▶ _Exercise brief_: Extract, without alteration, each line from the start of the listing to the line bearing "front is -Y.".

▶ _Dataset content_:
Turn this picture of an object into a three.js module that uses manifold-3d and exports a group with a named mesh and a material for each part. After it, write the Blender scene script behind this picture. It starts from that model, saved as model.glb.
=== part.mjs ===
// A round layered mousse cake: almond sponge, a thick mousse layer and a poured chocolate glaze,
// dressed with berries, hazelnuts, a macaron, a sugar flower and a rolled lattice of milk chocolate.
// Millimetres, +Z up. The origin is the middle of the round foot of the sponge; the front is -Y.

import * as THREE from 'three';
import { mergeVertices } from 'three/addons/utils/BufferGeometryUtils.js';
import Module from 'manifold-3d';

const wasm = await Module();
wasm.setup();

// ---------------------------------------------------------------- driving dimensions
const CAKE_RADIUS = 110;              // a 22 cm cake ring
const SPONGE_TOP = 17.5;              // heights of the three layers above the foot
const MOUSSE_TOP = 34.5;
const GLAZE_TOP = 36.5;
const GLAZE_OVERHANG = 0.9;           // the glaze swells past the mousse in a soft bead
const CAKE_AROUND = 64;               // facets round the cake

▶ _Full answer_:
Turn this picture of an object into a three.js module that uses manifold-3d and exports a group with a named mesh and a material for each part. After it, write the Blender scene script behind this picture. It starts from that model, saved as model.glb.
=== part.mjs ===
// A round layered mousse cake: almond sponge, a thick mousse layer and a poured chocolate glaze,
// dressed with berries, hazelnuts, a macaron, a sugar flower and a rolled lattice of milk chocolate.
// Millimetres, +Z up. The origin is the middle of the round foot of the sponge; the front is -Y.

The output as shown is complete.